Building architect Steve Rich was somewhat skeptical of the population estimates, but said a company that SAD 31 employed to do population estimates also predicted a downturn.

“I don’t know enough about the methodology to know how accurate they [the Maine State Planning Office] are and I would like to think they are portraying across the state a gloomier projection than will actually come to be,” Rich said Wednesday.

The school project, which has been in the works since February, has drawn some significant support. Commissioner of Education Susan Gendron recommended the state board approve it in a letter she wrote that will be given to the board Oct. 12.

Several hundred residents of SAD 31 also approved it in a straw vote meeting last month.

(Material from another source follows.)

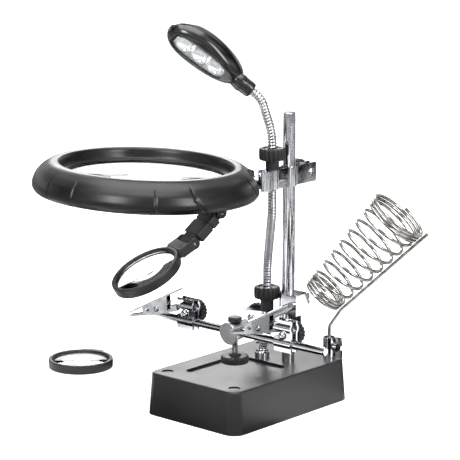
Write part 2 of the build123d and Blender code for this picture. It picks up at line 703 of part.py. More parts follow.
thumb_radius, thumb_thick, thumb_screw = 8.6, 4.6, 1.9
thumb_z = 39.6
with BuildPart(Plane(origin=arm_head_point, z_dir=arm_way)) as arm_head:
    with Locations((0, 0, -head_front)):
        Cylinder(head_radius, head_front + head_back, align=BOTTOM)
    with Locations((0, 0, -head_front)):
        Cylinder(head_radius + 1.2, 2.0, align=BOTTOM)
    chamfer(arm_head.edges().filter_by(GeomType.CIRCLE), 0.4)
    with Locations((0, 0, arm_start - 0.2)):
        Cylinder(arm_bore, 2 * head_back, align=BOTTOM, mode=Mode.SUBTRACT)
    with BuildSketch(Plane(origin=arm_head_point, z_dir=(1, 0, 0))):
        Circle(cross_rod_radius + running_clear)
    extrude(amount=2 * head_radius, both=True, mode=Mode.SUBTRACT)
    with BuildSketch(Plane(origin=arm_head_point, z_dir=(0, 0, 1))):
        Circle(thumb_screw + running_clear)
    extrude(amount=2 * head_radius, both=True, mode=Mode.SUBTRACT)
keep(arm_head, "arm_head")

with BuildPart(Plane((arm_x, arm_head_y, arm_head_z))) as head_cap:
    with Locations((0, 0, head_radius + 0.3)):
        Cylinder(4.2, 3.0, align=BOTTOM)
    chamfer(head_cap.edges().group_by(Axis.Z)[-1], 0.7)
    with Locations((0, 0, cross_rod_radius + 0.5)):
        Cylinder(thumb_screw, head_radius, align=BOTTOM)
keep(head_cap, "head_cap")

head_thumbscrew = fluted_knob(
    Plane(origin=(arm_x, arm_head_y, thumb_z + thumb_thick), z_dir=(0, 0, -1)), thumb_radius,
    thumb_thick, hub=(3.4, 1.6),
    screw=(thumb_screw, arm_head_z - cross_rod_radius - joint_gap - thumb_z - thumb_thick), flutes=30)
keep(head_thumbscrew, "head_thumbscrew")

cross_rod = round_bar((cross_rod_left, arm_head_y, arm_head_z), Vector(1, 0, 0),
                      cross_rod_right - cross_rod_left, cross_rod_radius)
keep(cross_rod, "cross_rod")


# ---------------------------------------------------------------- clip clamps and clips
pivot_back = 20.0           # jaw tip to the jaw pivot
pivot_rise = 1.2
upper_half, lower_half = 3.4, 2.3
tip_half = 1.7
tooth_pitch = 1.9


def clamp_plates(x, yaw, dip):
    """Stamped pair that grips the cross rod below and a clip's ball above."""
    place = Plane(origin=(x, arm_head_y, arm_head_z), x_dir=(0, 0, 1), z_dir=(1, 0, 0))
    pair = stamped_pair(place, -clamp_below, clamp_above, clamp_gap, clamp_width,
                        [(0, cross_rod_radius + running_clear),
                         (clamp_ball_rise, clamp_ball_radius + running_clear)],
                        (clamp_ball_rise / 2, screw_r + running_clear))
    with BuildPart() as plates:
        add(pair.part)
        with BuildSketch(Plane(origin=(x, arm_head_y, arm_head_z + clamp_ball_rise),
                               x_dir=(0, 0, 1), z_dir=bearing(180 + yaw, -dip))):
            Rectangle(8.4, 4.6)
        extrude(amount=clamp_width, mode=Mode.SUBTRACT)
    return plates


def clamp_knob(x):
    """Clamp screw that crosses both plates, knob behind."""
    outer = cross_rod_radius + plate_thick
    seat = (x, arm_head_y + outer + joint_gap + 1.0, arm_head_z + clamp_ball_rise / 2)
    return fluted_knob(Plane(origin=seat, z_dir=(0, 1, 0)), 7.2, 5.4, hub=(2.8, 1.0),
                       screw=(screw_r, 1.0 + joint_gap + 2 * outer + 0.8))


def channel(place, profile, half_width, open_side, length):
    """Folded sheet jaw: a side profile, hollow from open_side, narrowed towards the tip."""
    side = Plane(origin=place.origin, x_dir=place.x_dir, z_dir=place.y_dir * -1)
    with BuildPart() as piece:
        with BuildSketch(side):
            with BuildLine():
                Polyline(*profile, close=True)
            make_face()
        extrude(amount=half_width, both=True)
        with BuildSketch(side):
            with BuildLine():
                Polyline(*[(x, z + open_side * clip_sheet * 1.3) for x, z in profile], close=True)
            make_face()
        extrude(amount=half_width - clip_sheet, both=True, mode=Mode.SUBTRACT)
        with BuildSketch(place.offset(-30)):
            with BuildLine():
                Polyline((-60, half_width), (length - pivot_back + 4, half_width), (length, tip_half),
                         (length, -tip_half), (length - pivot_back + 4, -half_width),
                         (-60, -half_width), close=True)
            make_face()
        extrude(amount=60, mode=Mode.INTERSECT)
    return piece


def clip(x, yaw, dip, stem):
    """Lower jaw with its ball and stem, and the upper jaw, of one clip."""
    ball = Vector(x, arm_head_y, arm_head_z + clamp_ball_rise)
    way = bearing(180 + yaw, -dip)
    place = Plane(origin=ball, x_dir=way, z_dir=bearing(180 + yaw, 90 - dip))
    side = Plane(origin=ball, x_dir=way, z_dir=place.y_dir * -1)
    length = stem + clip_body
    pivot_x = length - pivot_back
    lower_fold = channel(place, [(stem, -2.2), (stem, -0.3), (length, -0.15), (length, -1.3),
                                 (pivot_x, -2.4)], lower_half, 1, length)
    with BuildPart() as lower:
        add(lower_fold.part)
        with BuildSketch(Plane(origin=ball, z_dir=way)):
            Circle(1.5)
        extrude(amount=stem + 4)
        with Locations(ball):
            Sphere(clamp_ball_radius)
        with BuildSketch(side):
            with Locations((stem + 2, -0.3)):
                Rectangle(4, 3.6)
            with Locations((pivot_x, pivot_rise)):
                Circle(1.9)
            with Locations((pivot_x, -0.4)):
                Rectangle(3.8, 3.2)
        extrude(amount=lower_half, both=True)
        with BuildSketch(side):
            with Locations((pivot_x, pivot_rise)):
                Circle(1.0)
        extrude(amount=upper_half + 0.5, both=True)
    upper_fold = channel(place, [(length, 0.15), (length - 27.0, -0.8), (length - 28.5, 8.0),
                                 (length - 38.0, 10.4), (length - 38.2, 11.2), (length, 1.5)],
                         upper_half, -1, length)
    with BuildPart() as upper:
        add(upper_fold.part)
        with BuildSketch(side):
            with Locations((pivot_x, pivot_rise)):
                Circle(1.0 + running_clear)
            with Locations((length - 14, 1.9)):
                Circle(1.3)
        extrude(amount=2 * upper_half, both=True, mode=Mode.SUBTRACT)
        with BuildSketch(side):
            for tooth in range(5):
                with Locations(Location((length - 1.2 - tooth * tooth_pitch, 0.1), 45)):
                    Rectangle(0.8, 0.8)
        extrude(amount=2 * upper_half, both=True, mode=Mode.SUBTRACT)
    return lower, upper


for label, x, yaw, dip, stem in (("left", left_clamp_x, 22.0, 13.0, 7.0),
                                 ("right", right_clamp_x, 15.0, 11.0, 3.4)):
    keep(clamp_plates(x, yaw, dip), f"{label}_clamp_plates")
    keep(clamp_knob(x), f"{label}_clamp_knob")
    lower_jaw, upper_jaw = clip(x, yaw, dip, stem)
    keep(lower_jaw, f"{label}_clip_lower_jaw")
    keep(upper_jaw, f"{label}_clip_upper_jaw")


# ---------------------------------------------------------------- iron rest
socket_sleeve = round_bar((iron_x, iron_y, socket_root), Vector(0, 0, 1),
                          base_height + socket_rise - socket_root, socket_radius,
                          bore=wire_radius + running_clear)
wing_z = base_height + 7.5
with BuildPart() as iron_socket:
    add(socket_sleeve.part)
    with BuildSketch(Plane(origin=(iron_x, iron_y, wing_z), z_dir=(1, 0, 0))):
        Circle(screw_r + running_clear)
    extrude(amount=2 * socket_radius, mode=Mode.SUBTRACT)
keep(iron_socket, "iron_socket")

wing_seat = socket_radius + joint_gap
with BuildPart(Plane(origin=(iron_x + wing_seat, iron_y, wing_z), z_dir=(1, 0, 0))) as iron_wing_screw:
    Cylinder(2.8, 3.0, align=BOTTOM)
    for side in (-1, 1):
        with Locations((side * 4.0, 0, 3.6)):
            Box(5.0, 1.6, 4.6)
    with Locations((0, 0, wire_radius + joint_gap - wing_seat)):
        Cylinder(screw_r, wing_seat, align=BOTTOM)
keep(iron_wing_screw, "iron_wing_screw")

iron_level = bearing(iron_bearing)
coil_way = bearing(iron_bearing, iron_slope)
coil_under = bearing(iron_bearing, iron_slope - 90)
coil_start = Vector(iron_x, iron_y, 66.2) - iron_level * 5.1
coil_cone = (coil_big_radius - coil_small_radius) / coil_length
coil_plane = Plane(origin=coil_start, z_dir=coil_way)
close_pitch, close_turns = 2 * wire_radius + 0.25, 3
close_length = close_pitch * close_turns
open_turns = 7


def coil_run(start, length, turns):
    """Wire wound about the coil's axis between two distances along it."""
    radius = coil_small_radius + coil_cone * start
    end_radius = radius + coil_cone * length
    steps = 12 * turns
    points = []
    for step in range(steps + 1):
        share = step / steps
        reach = radius + (end_radius - radius) * share
        turn = 2 * pi * turns * share
        points.append(coil_plane.from_local_coords(
            Vector(reach * cos(turn), reach * sin(turn), start + length * share)))
    with BuildPart() as piece:
        with BuildLine() as route:
            Spline(*points)
        with BuildSketch(Plane(origin=route.line @ 0, z_dir=route.line % 0)):
            Circle(wire_radius)
        sweep(path=route.line)
    return piece


lower_close = coil_run(0, close_length, close_turns)
upper_close = coil_run(coil_length - close_length, close_length, close_turns)
with BuildPart() as iron_coil_ends:
    add(lower_close.part)
    add(upper_close.part)
keep(iron_coil_ends, "iron_coil_ends")
keep(coil_run(close_length, coil_length - 2 * close_length, open_turns), "iron_coil_middle")

leg_offset = 2 * wire_radius + 0.4
leg_foot = coil_start + coil_under * (coil_small_radius + leg_offset) + coil_way * 2
leg_tip = coil_start + coil_under * (coil_big_radius + leg_offset) + coil_way * (coil_length + 3)
iron_rest_leg = bent_tube(
    [(iron_x, iron_y, socket_root + 3), (iron_x, iron_y, 47.0), leg_foot, leg_tip],
    [6.0, 10.0], wire_radius)
keep(iron_rest_leg, "iron_rest_leg")
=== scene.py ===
"""Helping hands clamp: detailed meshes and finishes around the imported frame.

Lengths are written in millimetres and turned to metres when a mesh is made.
"""
import json
import math
import bmesh
import bpy
import numpy as np
from mathutils import Matrix, Vector


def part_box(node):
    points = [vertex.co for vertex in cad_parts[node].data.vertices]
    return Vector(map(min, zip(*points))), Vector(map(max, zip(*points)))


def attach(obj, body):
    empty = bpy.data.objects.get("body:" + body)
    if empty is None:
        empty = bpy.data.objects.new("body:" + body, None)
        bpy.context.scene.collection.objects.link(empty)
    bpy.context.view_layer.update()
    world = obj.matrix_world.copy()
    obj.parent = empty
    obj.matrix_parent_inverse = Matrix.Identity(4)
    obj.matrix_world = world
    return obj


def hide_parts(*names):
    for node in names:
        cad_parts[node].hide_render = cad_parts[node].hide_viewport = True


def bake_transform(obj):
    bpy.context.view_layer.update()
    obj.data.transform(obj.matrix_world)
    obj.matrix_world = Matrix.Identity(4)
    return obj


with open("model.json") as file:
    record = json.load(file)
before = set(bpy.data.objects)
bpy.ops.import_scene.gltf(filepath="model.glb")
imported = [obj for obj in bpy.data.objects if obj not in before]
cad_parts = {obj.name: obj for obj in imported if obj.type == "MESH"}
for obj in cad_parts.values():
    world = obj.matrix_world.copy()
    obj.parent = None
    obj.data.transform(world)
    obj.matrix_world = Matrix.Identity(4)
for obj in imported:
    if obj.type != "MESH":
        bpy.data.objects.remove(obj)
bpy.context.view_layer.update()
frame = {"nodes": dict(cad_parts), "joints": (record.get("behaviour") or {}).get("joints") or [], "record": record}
nodes = frame["nodes"]
joints = {joint["name"]: joint for joint in frame["joints"]}
slots = {part["node"]: part["material_slot"] for part in frame["record"]["subparts"]}
MM = 0.001
FULL = 2 * np.pi


# ---------------------------------------------------------------- places and directions
def unit(vector):
    """The vector at length one."""
    vector = np.asarray(vector, float)
    return vector / np.linalg.norm(vector)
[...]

The building’s cost has drawn opponents. A group of residents from Enfield, Burlington and Passadumkeag has been circulating petitions against the construction, saying that taxpayers cannot afford the new school and recommending merging high schools with SAD 67.

One of the group’s leaders, Enfield resident Stephen Grey, did not immediately return a telephone call seeking comment Wednesday.

School advocates maintain that a new building is overdue. A previous attempt to build a school stalled in the design phase in 2002, partially, Multer said, because of concerns with declining enrollment.

With parts of it dating to 1952, the present Penobscot Valley High School in Howland was cited as substandard by the Commission on Public Secondary Schools at the New England Association of Schools & Colleges Inc.

According to a statement interim SAD 31 Superintendent Ann Bridge gave Gendron, if approved, the new school shall have:

. A newly renovated fitness center for students and residents.

. A new consolidated student services center and main entrance and a new industrial technology complex.

. A new food services area and a cafeteria area that will serve double and triple duty as an academic honor center and a fine arts backstage site.